Jetzt sagt sie: "Aber ich habe erkannt, dass das eigene Ermessen nicht reicht. Jedes Mal, wenn jemand ihre Botschaft gehört hat, habe er es so interpretiert, er müsse netter zu Leuten sein oder neue Freunde machen, irgendetwas, das sich um Beziehungen dreht. Aber es ging nie um die Ebene des ganzen Systems."
Als habe Gott ihr die Augen geöffnet
Das änderte sich schlagartig nach ihrer Erfahrung mit den jungen Leuten in Ferguson. Die Pastorin sagt: "Es ist wichtig, das laut auszusprechen: Wir haben eine Generation von jungen Menschen, die uns nicht mehr länger glauben. Sie haben zu viele Lügen erlebt, bei Politikern, Pastoren, Priestern und Eltern. Sie wissen nicht mehr, ob sie der vorangegangenen Generation noch glauben können."
Plötzlich war da eine ganze Generation, die McNeils Authentizität als Christin in Frage stellte und im Grunde mit der Kirche nichts mehr zu tun haben wollte. Die Pastorin fühlte sich angesichts dieser Fundamentalkritik, als habe Gott ihr auf die Schulter getippt und die Augen geöffnet.
McNeil ist überzeugt: "Wenn wir diese Generation wiedergewinnen wollen, um zu glauben und Vertrauen in die Kirche egal welcher Glaubenstradition zu haben, wird es extrem wichtig sein, das, was wir predigen, auch zu tun. Ich habe eingesehen, dass wir nicht länger von Jesus reden können, ohne auch über Gerechtigkeit zu reden. Wir müssen auch unsere Botschaft überprüfen, denn ihre Relevanz ist in Frage gestellt. Weiterhin zu sagen, wir beten um Dinge, ohne auch aktiv zu werden, zerstört unsere Authentizität."
Auf die Frage, was die Kirche ihren Gläubigen, in dieser von vielen als sehr gefährlich empfundenen Zeit raten soll, lächelt sie. Sie sieht die Chance eines neuen Aufbruchs aller Gläubigen, für Gerechtigkeit einzustehen und ihre ideologischen Blasen zu verlassen. Rassismus, Polizeigewalt, Einwanderungspolitik, Gesundheitspolitik: All dies müsse im Licht des christlichen Glaubens gesehen werden.
"Neue Modelle von Kirche"
Die Predigerin sagt: "Die Kirche, die Gemeinschaft aller die an Gott glauben, aller Gläubigen, muss ihre Stimme erheben und jede Form von rassistisch und ethnisch spaltender Hassrede verurteilen. Wenn jemand zum Beispiel das Coronavirus China-Virus nennt, dann macht er Menschen mit asiatischem Hintergrund zu Zielen von Angriffen."

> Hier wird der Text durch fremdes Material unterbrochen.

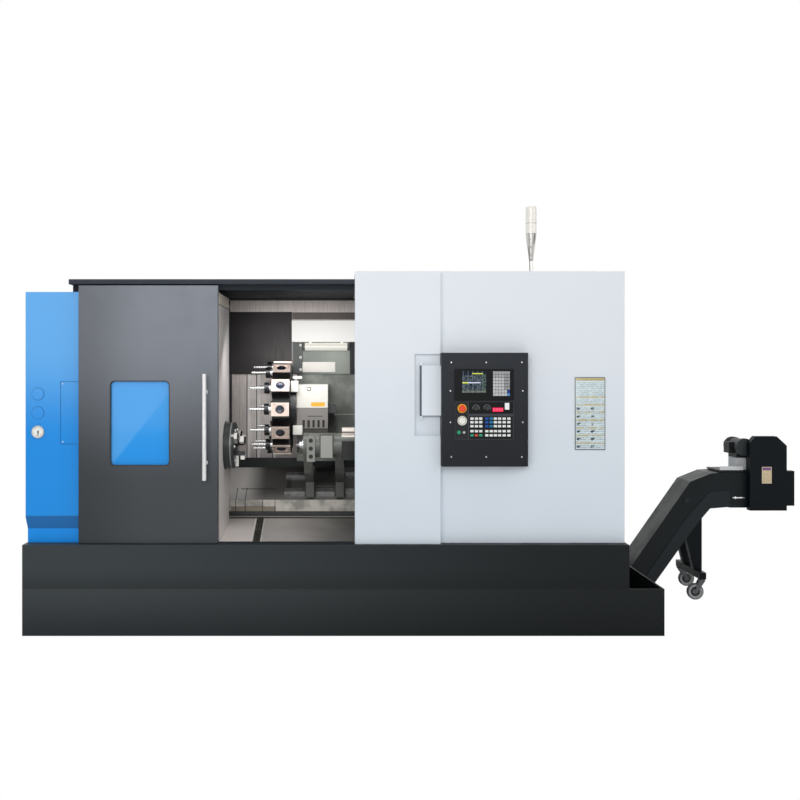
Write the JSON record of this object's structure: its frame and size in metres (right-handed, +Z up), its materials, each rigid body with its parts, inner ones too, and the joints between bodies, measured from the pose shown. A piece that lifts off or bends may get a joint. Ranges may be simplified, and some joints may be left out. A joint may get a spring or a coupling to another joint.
{
  "type": "cnc turning lathe",
  "caption": "Slant-bed turning lathe with a drum turret, tailstock, sliding front door, swinging control panel and a chip conveyor with a raised outlet",
  "frame": {"origin": "middle of the coolant tank's underside, on the floor", "axes": "+X runs right along the spindle axis as seen from the front, +Y runs from the front to the back, +Z is up"},
  "size_m": [5.512, 2.15, 2.864],
  "materials": {
    "coolant_tank": "satin paint",
    "machine_base": "satin paint",
    "slant_bed": "machined and painted casting",
    "bed_guideways": "brushed",
    "headstock": "machined and painted casting",
    "left_cabinet": "satin paint",
    "service_hatch": "satin paint",
    "pressure_gauge": "gloss",
    "upper_housing": "satin paint",
    "rear_cover": "satin paint",
    "side_guard": "brushed",
    "back_guard": "brushed",
    "bed_cover": "brushed",
    "chip_apron": "brushed",
    "tailstock_cover": "satin paint",
    "right_cabinet": "satin paint",
    "door_rails": "brushed",
    "signal_lamp_stand": "polished",
    "signal_lamp_lens": "gloss",
    "work_lamp": "gloss",
    "conveyor_casing": "satin paint",
    "conveyor_belt": "brushed",
    "conveyor_drive_guard": "satin paint",
    "conveyor_gearmotor": "satin paint",
    "conveyor_stand": "satin paint",
    "door_panel": "satin paint",
    "door_window": "clear tinted",
    "door_handle": "brushed",
    "gauge_needle": "satin paint",
    "electric_cabinet_door": "satin paint",
    "spindle_chuck": "brushed",
    "chuck_jaw_1": "brushed",
    "chuck_jaw_2": "brushed",
    "chuck_jaw_3": "brushed",
    "saddle": "brushed",
    "cover_sheet_1": "brushed",
    "cover_sheet_2": "brushed",
    "cross_slide": "satin paint",
    "turret_disc": "machined and painted casting",
    "tool_blocks": "brushed",
    "idle_tools": "brushed",
    "live_tool": "brushed",
    "tailstock_body": "machined and painted casting",
    "tailstock_quill": "polished",
    "live_center": "brushed",
    "control_box": "satin paint",
    "panel_arm": "satin paint",
    "display_unit": "matt",
    "operator_board": "matt",
    "emergency_stop": "gloss",
    "handwheel": "gloss",
    "feed_dial": "matt",
    "spindle_dial": "matt",
    "key_switch": "brushed",
    "start_button": "gloss",
    "conveyor_head_shaft": "brushed",
    "caster_fork_front": "brushed",
    "caster_wheel_front": "matt",
    "caster_fork_rear": "brushed",
    "caster_wheel_rear": "matt"
  },
  "bodies": {
    "machine": {"coolant_tank": "coolant_tank", "machine_base": "machine_base", "slant_bed": "slant_bed", "bed_guideways": "bed_guideways", "headstock": "headstock", "left_cabinet": "left_cabinet", "service_hatch": "service_hatch", "pressure_gauge": "pressure_gauge", "upper_housing": "upper_housing", "rear_cover": "rear_cover", "side_guard": "side_guard", "back_guard": "back_guard", "bed_cover": "bed_cover", "chip_apron": "chip_apron", "tailstock_cover": "tailstock_cover", "right_cabinet": "right_cabinet", "door_rails": "door_rails", "signal_lamp_stand": "signal_lamp_stand", "signal_lamp_lens": "signal_lamp_lens", "work_lamp": "work_lamp", "conveyor_casing": "conveyor_casing", "conveyor_belt": "conveyor_belt", "conveyor_drive_guard": "conveyor_drive_guard", "conveyor_gearmotor": "conveyor_gearmotor", "conveyor_stand": "conveyor_stand"},
    "door": {"door_panel": "door_panel", "door_window": "door_window", "door_handle": "door_handle"},
    "gauge_needle": {"gauge_needle": "gauge_needle"},
    "electric_cabinet_door": {"electric_cabinet_door": "electric_cabinet_door"},
    "spindle": {"spindle_chuck": "spindle_chuck"},
    "chuck_jaw_1": {"chuck_jaw_1": "chuck_jaw_1"},
    "chuck_jaw_2": {"chuck_jaw_2": "chuck_jaw_2"},
    "chuck_jaw_3": {"chuck_jaw_3": "chuck_jaw_3"},
    "saddle": {"saddle": "saddle"},
    "cover_sheet_1": {"cover_sheet_1": "cover_sheet_1"},
    "cover_sheet_2": {"cover_sheet_2": "cover_sheet_2"},
    "cross_slide": {"cross_slide": "cross_slide"},
    "turret": {"turret_disc": "turret_disc", "tool_blocks": "tool_blocks", "idle_tools": "idle_tools"},
    "live_tool": {"live_tool": "live_tool"},
    "tailstock": {"tailstock_body": "tailstock_body"},
    "quill": {"tailstock_quill": "tailstock_quill"},
    "live_center": {"live_center": "live_center"},
    "control_panel": {"control_box": "control_box", "panel_arm": "panel_arm", "display_unit": "display_unit", "operator_board": "operator_board"},
    "emergency_stop": {"emergency_stop": "emergency_stop"},
    "handwheel": {"handwheel": "handwheel"},
    "feed_dial": {"feed_dial": "feed_dial"},
    "spindle_dial": {"spindle_dial": "spindle_dial"},
    "key_switch": {"key_switch": "key_switch"},
    "start_button": {"start_button": "start_button"},
    "conveyor_head_shaft": {"conveyor_head_shaft": "conveyor_head_shaft"},
    "caster_fork_front": {"caster_fork_front": "caster_fork_front"},
    "caster_wheel_front": {"caster_wheel_front": "caster_wheel_front"},
    "caster_fork_rear": {"caster_fork_rear": "caster_fork_rear"},
    "caster_wheel_rear": {"caster_wheel_rear": "caster_wheel_rear"}
  },
  "joints": [
    {"name": "door_slide", "type": "slide", "parent": "machine", "child": "door", "axis": [1, 0, 0], "range_m": [0, 0.893]},
    {"name": "gauge_turn", "type": "hinge", "parent": "machine", "child": "gauge_needle", "pos_m": [-2.012, -0.965, 1.321], "axis": [0, 1, 0], "range_deg": [0, 270]},
    {"name": "cabinet_door_swing", "type": "hinge", "parent": "machine", "child": "electric_cabinet_door", "pos_m": [1.806, 1.0426, 1.4], "axis": [0, 0, -1], "range_deg": [0, 110]},
    {"name": "chuck_spin", "type": "hinge", "parent": "machine", "child": "spindle", "pos_m": [-1.2, -0.62, 1.207], "axis": [1, 0, 0], "continuous": true},
    {"name": "jaw_1_slide", "type": "slide", "parent": "spindle", "child": "chuck_jaw_1", "axis": [0, -0.866, 0.5], "range_m": [-0.004, 0.006]},
    {"name": "jaw_2_slide", "type": "slide", "parent": "spindle", "child": "chuck_jaw_2", "axis": [0, 0, -1], "range_m": [-0.004, 0.006]},
    {"name": "jaw_3_slide", "type": "slide", "parent": "spindle", "child": "chuck_jaw_3", "axis": [0, 0.866, 0.5], "range_m": [-0.004, 0.006]},
    {"name": "saddle_travel", "type": "slide", "parent": "machine", "child": "saddle", "axis": [1, 0, 0], "range_m": [-0.01, 0.45]},
    {"name": "screen_1_travel", "type": "slide", "parent": "machine", "child": "cover_sheet_1", "axis": [1, 0, 0], "range_m": [-0.004, 0.151]},
    {"name": "screen_2_travel", "type": "slide", "parent": "machine", "child": "cover_sheet_2", "axis": [1, 0, 0], "range_m": [-0.007, 0.301]},
    {"name": "cross_travel", "type": "slide", "parent": "saddle", "child": "cross_slide", "axis": [0, 0.866, 0.5], "range_m": [-0.19, 0]},
    {"name": "turret_index", "type": "hinge", "parent": "cross_slide", "child": "turret", "pos_m": [-0.36, -0.19565, 1.452], "axis": [1, 0, 0], "continuous": true},
    {"name": "live_tool_spin", "type": "hinge", "parent": "turret", "child": "live_tool", "pos_m": [-0.55, -0.45545, 1.302], "axis": [1, 0, 0], "continuous": true},
    {"name": "tailstock_travel", "type": "slide", "parent": "machine", "child": "tailstock", "axis": [1, 0, 0], "range_m": [-0.02, 0.5]},
    {"name": "quill_travel", "type": "slide", "parent": "tailstock", "child": "quill", "axis": [-1, 0, 0], "range_m": [0, 0.08]},
    {"name": "live_center_spin", "type": "hinge", "parent": "quill", "child": "live_center", "pos_m": [-0.29, -0.62, 1.207], "axis": [1, 0, 0], "continuous": true},
    {"name": "panel_swing", "type": "hinge", "parent": "machine", "child": "control_panel", "pos_m": [0.51, -0.999, 1.593], "axis": [0, 0, -1], "range_deg": [0, 90]},
    {"name": "stop_press", "type": "slide", "parent": "control_panel", "child": "emergency_stop", "axis": [0, 1, 0], "range_m": [0, 0.006], "stiffness_N_per_m": 400},
    {"name": "handwheel_turn", "type": "hinge", "parent": "control_panel", "child": "handwheel", "pos_m": [0.769, -1.07, 1.401], "axis": [0, 1, 0], "continuous": true},
    {"name": "feed_dial_turn", "type": "hinge", "parent": "control_panel", "child": "feed_dial", "pos_m": [0.86, -1.07, 1.482], "axis": [0, 1, 0], "range_deg": [-135, 135]},
    {"name": "spindle_dial_turn", "type": "hinge", "parent": "control_panel", "child": "spindle_dial", "pos_m": [0.932, -1.07, 1.482], "axis": [0, 1, 0], "range_deg": [-135, 135]},
    {"name": "key_turn", "type": "hinge", "parent": "control_panel", "child": "key_switch", "pos_m": [0.781, -1.07, 1.325], "axis": [0, 1, 0], "range_deg": [0, 90]},
    {"name": "start_press", "type": "slide", "parent": "control_panel", "child": "start_button", "axis": [0, 1, 0], "range_m": [0, 0.003], "stiffness_N_per_m": 400},
    {"name": "conveyor_head_spin", "type": "hinge", "parent": "machine", "child": "conveyor_head_shaft", "pos_m": [3.215, 0.1, 0.808], "axis": [0, 1, 0], "continuous": true},
    {"name": "front_caster_swivel", "type": "hinge", "parent": "machine", "child": "caster_fork_front", "pos_m": [2.702, -0.081, 0.15], "axis": [0, 0, 1], "continuous": true},
    {"name": "front_wheel_spin", "type": "hinge", "parent": "caster_fork_front", "child": "caster_wheel_front", "pos_m": [2.653, -0.081, 0.061], "axis": [0, 1, 0], "continuous": true},
    {"name": "rear_caster_swivel", "type": "hinge", "parent": "machine", "child": "caster_fork_rear", "pos_m": [2.702, 0.366, 0.15], "axis": [0, 0, 1], "continuous": true},
    {"name": "rear_wheel_spin", "type": "hinge", "parent": "caster_fork_rear", "child": "caster_wheel_rear", "pos_m": [2.751, 0.366, 0.061], "axis": [0, 1, 0], "continuous": true}
  ],
  "couplings": [
    {"joint": "jaw_2_slide", "follows": "jaw_1_slide", "ratio": 1},
    {"joint": "jaw_3_slide", "follows": "jaw_1_slide", "ratio": 1},
    {"joint": "screen_1_travel", "follows": "saddle_travel", "ratio": 0.33333},
    {"joint": "screen_2_travel", "follows": "saddle_travel", "ratio": 0.66667}
  ]
}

Donald Trump hat kürzlich alle staatlichen Programme und Schulungen, die sich mit weißen Privilegien und institutionellem Rassismus auseinandersetzen, für unamerikanisch erklärt und gedroht, deren Finanzierung zu streichen. Bisher konnte er die meisten evangelikalen Christinnen und Christen durch seine Haltung zur Abtreibung für sich gewinnen. Es werde höchste Zeit, zu erkennen, dass Christentum nicht auf diesen Punkt reduziert werden könne.
"Es gibt das Gleichnis von den neuen Weinschläuchen. Ich glaube, wir sehen gerade neue Weinschläuche, neue Strategien, neue Modelle von Kirche entstehen. Es wird wahrscheinlich anders aussehen, als wir das kennen. Ich glaube, wir werden Gott neue Dinge tun sehen, mit Menschen, die wir vorher noch nie gesehen haben."